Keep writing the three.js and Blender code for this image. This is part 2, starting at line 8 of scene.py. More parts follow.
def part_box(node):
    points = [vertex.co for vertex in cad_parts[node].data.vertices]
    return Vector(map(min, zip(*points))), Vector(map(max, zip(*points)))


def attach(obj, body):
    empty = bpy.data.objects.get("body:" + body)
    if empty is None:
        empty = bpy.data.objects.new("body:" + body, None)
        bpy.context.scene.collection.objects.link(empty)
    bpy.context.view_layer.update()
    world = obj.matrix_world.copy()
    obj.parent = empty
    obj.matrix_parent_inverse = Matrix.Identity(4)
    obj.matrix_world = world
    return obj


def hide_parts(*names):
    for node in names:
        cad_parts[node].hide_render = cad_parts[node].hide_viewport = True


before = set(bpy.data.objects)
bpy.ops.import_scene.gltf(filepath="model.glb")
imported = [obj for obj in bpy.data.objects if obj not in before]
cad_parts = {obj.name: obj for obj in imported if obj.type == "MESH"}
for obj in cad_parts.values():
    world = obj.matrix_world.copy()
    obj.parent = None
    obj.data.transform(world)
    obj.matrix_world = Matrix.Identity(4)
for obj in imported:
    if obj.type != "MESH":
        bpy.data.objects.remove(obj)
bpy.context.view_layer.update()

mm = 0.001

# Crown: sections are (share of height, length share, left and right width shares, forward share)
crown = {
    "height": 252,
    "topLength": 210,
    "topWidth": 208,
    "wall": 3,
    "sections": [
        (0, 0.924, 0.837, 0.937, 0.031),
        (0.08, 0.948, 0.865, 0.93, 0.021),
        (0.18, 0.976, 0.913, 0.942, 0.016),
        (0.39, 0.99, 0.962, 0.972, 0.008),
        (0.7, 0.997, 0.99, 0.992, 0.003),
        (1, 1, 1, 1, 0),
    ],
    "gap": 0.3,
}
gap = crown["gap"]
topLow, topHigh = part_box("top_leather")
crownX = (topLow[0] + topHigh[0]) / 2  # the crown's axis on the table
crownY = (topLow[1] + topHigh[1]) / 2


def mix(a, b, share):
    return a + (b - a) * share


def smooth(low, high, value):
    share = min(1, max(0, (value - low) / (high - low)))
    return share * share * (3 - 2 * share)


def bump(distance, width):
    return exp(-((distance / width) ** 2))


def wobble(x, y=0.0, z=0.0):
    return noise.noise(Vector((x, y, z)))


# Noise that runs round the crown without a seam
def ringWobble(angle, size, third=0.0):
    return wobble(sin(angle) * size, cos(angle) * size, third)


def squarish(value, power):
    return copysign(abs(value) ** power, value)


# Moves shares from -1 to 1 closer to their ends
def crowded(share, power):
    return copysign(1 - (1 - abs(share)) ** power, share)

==

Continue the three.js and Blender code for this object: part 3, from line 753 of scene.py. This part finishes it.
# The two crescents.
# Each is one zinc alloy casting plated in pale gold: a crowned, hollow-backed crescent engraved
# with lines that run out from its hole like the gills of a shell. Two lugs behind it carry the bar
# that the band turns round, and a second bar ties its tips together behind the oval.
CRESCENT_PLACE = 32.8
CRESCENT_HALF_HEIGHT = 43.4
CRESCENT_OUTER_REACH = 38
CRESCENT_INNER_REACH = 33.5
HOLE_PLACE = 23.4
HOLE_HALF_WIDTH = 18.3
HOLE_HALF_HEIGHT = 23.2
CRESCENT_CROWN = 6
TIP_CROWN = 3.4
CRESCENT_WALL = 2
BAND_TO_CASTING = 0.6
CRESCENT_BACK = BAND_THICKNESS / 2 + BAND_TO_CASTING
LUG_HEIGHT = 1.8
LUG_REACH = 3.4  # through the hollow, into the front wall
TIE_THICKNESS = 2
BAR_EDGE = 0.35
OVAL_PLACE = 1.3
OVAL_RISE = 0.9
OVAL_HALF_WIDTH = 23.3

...

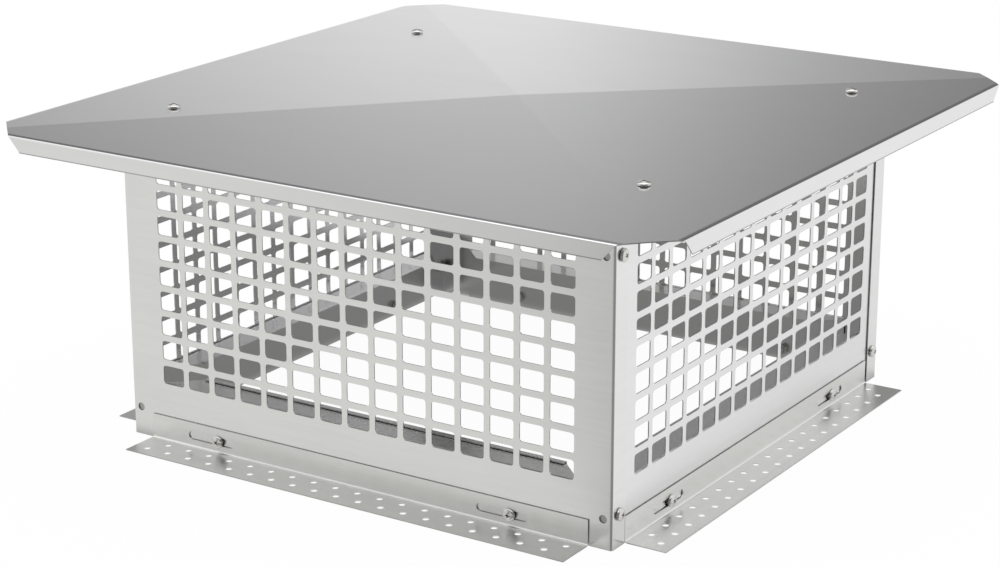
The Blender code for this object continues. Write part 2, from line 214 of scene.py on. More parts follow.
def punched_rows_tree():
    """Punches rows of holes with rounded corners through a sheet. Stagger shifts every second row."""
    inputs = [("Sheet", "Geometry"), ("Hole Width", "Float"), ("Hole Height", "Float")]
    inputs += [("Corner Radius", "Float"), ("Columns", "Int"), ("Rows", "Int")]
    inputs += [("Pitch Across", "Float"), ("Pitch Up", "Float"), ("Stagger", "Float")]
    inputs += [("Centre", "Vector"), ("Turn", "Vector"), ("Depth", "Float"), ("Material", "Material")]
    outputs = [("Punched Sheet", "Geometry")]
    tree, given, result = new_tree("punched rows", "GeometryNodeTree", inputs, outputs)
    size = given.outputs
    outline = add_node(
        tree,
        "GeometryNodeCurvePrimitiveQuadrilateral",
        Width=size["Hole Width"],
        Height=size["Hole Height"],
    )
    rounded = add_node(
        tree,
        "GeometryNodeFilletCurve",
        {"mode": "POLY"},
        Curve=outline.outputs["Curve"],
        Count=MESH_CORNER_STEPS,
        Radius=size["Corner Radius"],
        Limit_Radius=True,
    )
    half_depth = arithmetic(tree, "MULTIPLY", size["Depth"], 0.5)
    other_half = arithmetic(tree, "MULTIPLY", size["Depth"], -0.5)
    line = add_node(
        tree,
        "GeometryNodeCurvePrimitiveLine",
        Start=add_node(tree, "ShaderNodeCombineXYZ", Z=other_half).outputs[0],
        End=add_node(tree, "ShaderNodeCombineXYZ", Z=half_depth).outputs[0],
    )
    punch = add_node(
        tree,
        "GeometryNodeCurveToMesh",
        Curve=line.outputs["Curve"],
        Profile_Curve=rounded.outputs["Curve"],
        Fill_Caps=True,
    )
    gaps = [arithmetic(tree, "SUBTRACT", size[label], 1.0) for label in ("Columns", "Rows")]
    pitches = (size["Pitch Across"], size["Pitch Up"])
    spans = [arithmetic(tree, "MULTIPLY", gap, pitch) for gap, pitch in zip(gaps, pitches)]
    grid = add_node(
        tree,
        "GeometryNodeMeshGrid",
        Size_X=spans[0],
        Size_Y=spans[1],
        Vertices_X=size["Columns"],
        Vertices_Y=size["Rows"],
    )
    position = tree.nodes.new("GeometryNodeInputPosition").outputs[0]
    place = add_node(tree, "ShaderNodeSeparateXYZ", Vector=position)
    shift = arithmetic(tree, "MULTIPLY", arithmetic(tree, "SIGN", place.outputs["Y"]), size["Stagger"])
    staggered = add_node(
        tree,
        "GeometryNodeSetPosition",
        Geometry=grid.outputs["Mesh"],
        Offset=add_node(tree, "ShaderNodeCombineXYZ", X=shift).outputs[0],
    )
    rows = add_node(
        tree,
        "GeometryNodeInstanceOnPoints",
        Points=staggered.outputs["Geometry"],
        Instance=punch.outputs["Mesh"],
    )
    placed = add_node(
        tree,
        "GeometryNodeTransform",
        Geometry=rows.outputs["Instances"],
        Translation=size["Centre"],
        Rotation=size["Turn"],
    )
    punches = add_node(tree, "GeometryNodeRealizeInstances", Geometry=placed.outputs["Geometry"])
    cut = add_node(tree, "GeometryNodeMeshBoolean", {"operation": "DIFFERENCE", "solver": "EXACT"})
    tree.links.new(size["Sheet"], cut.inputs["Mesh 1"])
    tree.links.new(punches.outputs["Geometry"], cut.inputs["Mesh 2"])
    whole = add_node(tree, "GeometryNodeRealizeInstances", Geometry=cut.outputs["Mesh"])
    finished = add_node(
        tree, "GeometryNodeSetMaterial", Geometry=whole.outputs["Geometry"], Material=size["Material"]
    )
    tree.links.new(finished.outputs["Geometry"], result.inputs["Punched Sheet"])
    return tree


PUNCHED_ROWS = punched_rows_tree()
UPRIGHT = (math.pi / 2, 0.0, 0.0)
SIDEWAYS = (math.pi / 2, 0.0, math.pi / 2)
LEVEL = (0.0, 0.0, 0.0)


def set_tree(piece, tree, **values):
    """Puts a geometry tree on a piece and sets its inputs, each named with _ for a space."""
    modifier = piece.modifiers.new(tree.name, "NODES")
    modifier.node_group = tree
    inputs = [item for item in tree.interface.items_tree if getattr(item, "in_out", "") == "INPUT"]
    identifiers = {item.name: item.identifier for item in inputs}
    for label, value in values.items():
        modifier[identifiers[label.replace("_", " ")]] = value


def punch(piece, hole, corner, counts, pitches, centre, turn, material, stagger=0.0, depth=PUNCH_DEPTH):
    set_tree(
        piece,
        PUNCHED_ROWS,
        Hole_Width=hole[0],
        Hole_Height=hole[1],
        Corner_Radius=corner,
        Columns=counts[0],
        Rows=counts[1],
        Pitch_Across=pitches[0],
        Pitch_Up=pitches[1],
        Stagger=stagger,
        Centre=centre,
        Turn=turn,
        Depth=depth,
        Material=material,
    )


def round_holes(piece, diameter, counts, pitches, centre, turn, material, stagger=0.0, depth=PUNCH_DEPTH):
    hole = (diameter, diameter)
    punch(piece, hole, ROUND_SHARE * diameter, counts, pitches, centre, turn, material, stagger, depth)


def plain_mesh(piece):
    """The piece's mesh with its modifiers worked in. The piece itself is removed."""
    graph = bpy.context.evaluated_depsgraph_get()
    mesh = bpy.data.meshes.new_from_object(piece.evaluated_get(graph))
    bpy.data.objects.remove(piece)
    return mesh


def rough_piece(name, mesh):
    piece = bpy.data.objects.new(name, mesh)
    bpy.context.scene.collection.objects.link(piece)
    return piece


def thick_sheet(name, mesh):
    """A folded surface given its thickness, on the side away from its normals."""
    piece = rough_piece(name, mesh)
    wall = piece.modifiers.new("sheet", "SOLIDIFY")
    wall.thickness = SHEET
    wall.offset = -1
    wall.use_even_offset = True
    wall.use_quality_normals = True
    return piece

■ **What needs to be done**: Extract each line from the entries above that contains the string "type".

■ **Exercise result**:
cad_parts = {obj.name: obj for obj in imported if obj.type == "MESH"}
    if obj.type != "MESH":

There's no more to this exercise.